Multi-Section Dampers

Large duct openings may require multi-section dampers with independent blade sections. Each section operates semi-independently, with mechanical linkages attempting to synchronize blade positions.

Flow distribution between sections varies with damper position due to slight differences in blade angles and seal effectiveness. This creates additional flow nonlinearity beyond single-section behavior. The aggregate flow characteristic may exhibit discontinuities or irregularities not present in laboratory tests of single sections.

For critical control applications, specify dampers with precision linkages and field-adjustable synchronization to minimize section-to-section variations. Commission multi-section dampers by verifying uniform blade positions across all sections at intermediate positions.

Control Algorithm Compensation

While proper damper selection and sizing should minimize nonlinearity, some applications must work with existing installations exhibiting poor characteristics. Gain scheduling can partially compensate by adjusting controller parameters based on damper position.

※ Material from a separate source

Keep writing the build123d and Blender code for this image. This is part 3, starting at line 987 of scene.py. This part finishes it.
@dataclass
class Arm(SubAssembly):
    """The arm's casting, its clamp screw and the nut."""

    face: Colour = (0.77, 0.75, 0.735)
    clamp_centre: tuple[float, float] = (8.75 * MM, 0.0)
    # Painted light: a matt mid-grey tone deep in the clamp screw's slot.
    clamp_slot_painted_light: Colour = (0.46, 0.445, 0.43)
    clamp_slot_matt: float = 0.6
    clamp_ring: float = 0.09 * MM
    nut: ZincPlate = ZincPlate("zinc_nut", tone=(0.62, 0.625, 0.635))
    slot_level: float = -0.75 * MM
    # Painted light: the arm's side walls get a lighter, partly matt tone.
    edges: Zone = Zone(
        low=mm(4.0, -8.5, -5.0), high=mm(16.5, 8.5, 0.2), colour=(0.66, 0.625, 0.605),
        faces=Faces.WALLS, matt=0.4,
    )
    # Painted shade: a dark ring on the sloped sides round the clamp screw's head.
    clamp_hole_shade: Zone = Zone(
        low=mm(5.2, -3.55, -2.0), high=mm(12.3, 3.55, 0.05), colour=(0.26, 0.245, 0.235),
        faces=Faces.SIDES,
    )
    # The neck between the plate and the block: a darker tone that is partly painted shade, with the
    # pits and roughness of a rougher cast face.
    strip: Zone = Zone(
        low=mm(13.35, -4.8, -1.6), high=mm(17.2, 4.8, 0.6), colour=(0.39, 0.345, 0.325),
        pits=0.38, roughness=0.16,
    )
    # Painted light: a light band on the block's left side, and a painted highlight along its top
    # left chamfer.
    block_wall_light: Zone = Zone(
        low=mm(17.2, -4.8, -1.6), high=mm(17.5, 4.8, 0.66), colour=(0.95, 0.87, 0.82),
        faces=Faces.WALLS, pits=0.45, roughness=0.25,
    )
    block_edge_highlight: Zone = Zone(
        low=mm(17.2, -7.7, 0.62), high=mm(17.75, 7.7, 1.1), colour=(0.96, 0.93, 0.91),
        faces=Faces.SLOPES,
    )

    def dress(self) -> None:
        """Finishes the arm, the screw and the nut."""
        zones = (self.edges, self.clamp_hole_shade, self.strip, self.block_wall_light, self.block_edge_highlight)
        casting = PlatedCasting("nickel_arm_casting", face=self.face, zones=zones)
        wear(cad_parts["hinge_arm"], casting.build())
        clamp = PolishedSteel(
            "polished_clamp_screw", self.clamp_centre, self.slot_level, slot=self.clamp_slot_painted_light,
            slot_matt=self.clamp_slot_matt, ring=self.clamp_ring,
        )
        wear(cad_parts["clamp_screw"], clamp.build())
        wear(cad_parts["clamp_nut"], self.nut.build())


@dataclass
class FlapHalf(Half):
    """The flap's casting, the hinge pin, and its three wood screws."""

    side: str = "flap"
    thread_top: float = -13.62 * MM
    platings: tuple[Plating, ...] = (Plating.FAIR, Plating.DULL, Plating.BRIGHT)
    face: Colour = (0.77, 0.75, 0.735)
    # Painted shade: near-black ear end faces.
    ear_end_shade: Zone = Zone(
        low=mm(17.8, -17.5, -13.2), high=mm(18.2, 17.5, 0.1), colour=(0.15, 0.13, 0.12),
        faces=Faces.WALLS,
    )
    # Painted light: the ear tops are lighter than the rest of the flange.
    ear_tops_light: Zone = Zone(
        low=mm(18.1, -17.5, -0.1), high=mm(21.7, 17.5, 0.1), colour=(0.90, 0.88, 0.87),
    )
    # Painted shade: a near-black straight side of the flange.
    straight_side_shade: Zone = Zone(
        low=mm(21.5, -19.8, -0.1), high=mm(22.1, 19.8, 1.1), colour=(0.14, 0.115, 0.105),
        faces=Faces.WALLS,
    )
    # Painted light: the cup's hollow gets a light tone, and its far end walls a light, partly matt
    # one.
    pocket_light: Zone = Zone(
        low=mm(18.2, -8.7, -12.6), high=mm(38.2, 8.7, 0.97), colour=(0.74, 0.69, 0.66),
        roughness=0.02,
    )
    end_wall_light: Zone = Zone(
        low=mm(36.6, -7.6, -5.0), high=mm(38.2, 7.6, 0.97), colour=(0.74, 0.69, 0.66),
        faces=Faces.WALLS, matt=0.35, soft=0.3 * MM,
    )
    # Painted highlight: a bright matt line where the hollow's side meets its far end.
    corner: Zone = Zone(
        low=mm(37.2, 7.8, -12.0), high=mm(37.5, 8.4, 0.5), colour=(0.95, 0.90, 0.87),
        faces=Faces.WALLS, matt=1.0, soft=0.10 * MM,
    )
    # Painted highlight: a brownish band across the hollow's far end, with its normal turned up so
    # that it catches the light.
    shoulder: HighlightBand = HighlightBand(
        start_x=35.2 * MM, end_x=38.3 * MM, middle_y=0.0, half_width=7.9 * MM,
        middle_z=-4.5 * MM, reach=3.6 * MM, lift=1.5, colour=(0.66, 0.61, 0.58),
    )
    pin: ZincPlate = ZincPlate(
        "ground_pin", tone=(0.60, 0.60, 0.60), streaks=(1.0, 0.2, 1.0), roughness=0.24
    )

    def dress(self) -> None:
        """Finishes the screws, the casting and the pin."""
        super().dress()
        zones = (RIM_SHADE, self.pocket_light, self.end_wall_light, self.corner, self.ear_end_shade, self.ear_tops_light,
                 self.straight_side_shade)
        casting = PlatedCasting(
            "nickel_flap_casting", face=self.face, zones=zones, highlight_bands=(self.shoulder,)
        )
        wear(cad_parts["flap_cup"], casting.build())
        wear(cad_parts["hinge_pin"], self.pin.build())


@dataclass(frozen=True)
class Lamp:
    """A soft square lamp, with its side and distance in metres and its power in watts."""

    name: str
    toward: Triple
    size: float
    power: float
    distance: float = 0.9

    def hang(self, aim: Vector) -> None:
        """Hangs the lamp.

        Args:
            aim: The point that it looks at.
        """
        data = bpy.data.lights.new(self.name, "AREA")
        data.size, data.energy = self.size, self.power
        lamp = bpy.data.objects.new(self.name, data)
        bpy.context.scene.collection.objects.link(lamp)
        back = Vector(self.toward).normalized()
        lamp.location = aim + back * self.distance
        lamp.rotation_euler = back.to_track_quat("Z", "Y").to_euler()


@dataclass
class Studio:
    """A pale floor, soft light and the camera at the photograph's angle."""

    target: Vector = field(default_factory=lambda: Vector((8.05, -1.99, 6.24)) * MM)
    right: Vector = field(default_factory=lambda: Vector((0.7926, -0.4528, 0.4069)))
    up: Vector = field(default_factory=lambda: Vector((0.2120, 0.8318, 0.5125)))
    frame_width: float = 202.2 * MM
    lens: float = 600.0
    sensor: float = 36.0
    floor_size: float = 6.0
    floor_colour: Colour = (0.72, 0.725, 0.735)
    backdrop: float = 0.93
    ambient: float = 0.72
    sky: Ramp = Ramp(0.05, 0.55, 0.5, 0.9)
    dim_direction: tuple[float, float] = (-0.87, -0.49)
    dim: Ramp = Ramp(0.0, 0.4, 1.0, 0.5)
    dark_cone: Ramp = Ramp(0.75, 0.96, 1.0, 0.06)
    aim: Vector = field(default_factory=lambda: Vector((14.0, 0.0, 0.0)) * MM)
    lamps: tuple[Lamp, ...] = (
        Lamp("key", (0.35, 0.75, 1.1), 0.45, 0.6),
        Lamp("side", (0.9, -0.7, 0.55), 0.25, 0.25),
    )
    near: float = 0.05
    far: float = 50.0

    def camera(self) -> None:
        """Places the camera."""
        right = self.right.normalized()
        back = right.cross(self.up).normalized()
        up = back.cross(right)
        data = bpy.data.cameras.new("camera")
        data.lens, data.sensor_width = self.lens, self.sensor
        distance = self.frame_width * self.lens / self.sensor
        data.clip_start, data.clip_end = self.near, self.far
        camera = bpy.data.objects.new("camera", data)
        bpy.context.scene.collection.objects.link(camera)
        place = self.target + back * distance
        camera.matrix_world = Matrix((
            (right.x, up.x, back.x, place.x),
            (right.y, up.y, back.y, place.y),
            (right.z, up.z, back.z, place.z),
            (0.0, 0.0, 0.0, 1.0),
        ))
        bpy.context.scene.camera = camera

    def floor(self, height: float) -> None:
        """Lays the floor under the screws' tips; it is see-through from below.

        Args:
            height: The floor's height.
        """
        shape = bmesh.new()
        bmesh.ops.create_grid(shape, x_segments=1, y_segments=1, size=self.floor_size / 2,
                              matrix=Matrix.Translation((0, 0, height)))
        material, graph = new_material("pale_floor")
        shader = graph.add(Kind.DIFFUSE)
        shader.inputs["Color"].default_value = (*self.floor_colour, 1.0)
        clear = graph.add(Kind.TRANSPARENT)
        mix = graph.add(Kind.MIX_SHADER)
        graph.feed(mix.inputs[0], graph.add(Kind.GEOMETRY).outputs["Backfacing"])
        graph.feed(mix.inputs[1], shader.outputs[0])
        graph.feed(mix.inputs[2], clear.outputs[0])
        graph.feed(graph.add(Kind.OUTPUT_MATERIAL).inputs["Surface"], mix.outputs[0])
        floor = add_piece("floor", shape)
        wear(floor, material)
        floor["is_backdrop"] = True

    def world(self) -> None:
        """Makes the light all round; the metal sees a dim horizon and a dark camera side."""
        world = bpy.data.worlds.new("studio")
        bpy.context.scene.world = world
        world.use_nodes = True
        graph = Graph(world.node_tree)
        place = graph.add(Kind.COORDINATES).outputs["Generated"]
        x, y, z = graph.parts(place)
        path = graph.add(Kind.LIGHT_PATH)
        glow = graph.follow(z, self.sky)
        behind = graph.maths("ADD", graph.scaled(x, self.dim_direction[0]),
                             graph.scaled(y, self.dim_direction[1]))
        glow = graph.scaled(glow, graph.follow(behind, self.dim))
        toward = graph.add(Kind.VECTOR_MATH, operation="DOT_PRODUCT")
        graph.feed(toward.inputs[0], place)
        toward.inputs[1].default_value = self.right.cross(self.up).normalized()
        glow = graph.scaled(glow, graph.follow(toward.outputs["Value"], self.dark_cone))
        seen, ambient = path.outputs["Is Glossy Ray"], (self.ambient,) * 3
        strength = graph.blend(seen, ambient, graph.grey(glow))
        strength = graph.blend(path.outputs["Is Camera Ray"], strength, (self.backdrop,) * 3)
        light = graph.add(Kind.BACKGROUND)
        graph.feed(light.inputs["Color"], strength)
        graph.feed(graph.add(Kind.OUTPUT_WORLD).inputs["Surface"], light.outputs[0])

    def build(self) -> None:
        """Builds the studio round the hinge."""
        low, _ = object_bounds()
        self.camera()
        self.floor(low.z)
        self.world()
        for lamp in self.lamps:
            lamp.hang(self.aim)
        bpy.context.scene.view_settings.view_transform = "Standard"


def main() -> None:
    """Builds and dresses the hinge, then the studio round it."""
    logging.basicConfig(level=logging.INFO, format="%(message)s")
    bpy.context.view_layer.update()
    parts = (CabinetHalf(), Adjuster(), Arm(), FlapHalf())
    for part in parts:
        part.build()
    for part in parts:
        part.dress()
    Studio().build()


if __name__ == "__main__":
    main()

Divide the damper range into zones (e.g., 0-25%, 25-75%, 75-100%) with different PID gains for each zone. Use higher gains at high flows where damper sensitivity is low, and lower gains at low flows where sensitivity is high. This approach cannot fully eliminate nonlinearity but improves performance compared to single-gain tuning.

Nonlinear compensation can linearize the installed characteristic by applying a characterizing function between the controller output and actuator command. For a damper with known nonlinear characteristic, the inverse function applied to the controller output produces linear installed flow versus controller output. However, this requires accurate characterization and adds programming complexity.

Understanding damper control characteristics enables engineers to select appropriate blade configurations, establish adequate authority, size actuators correctly, and achieve stable airflow control. This knowledge prevents common problems like hunting, poor setpoint tracking, and wasted commissioning time attempting to tune inherently poor installations.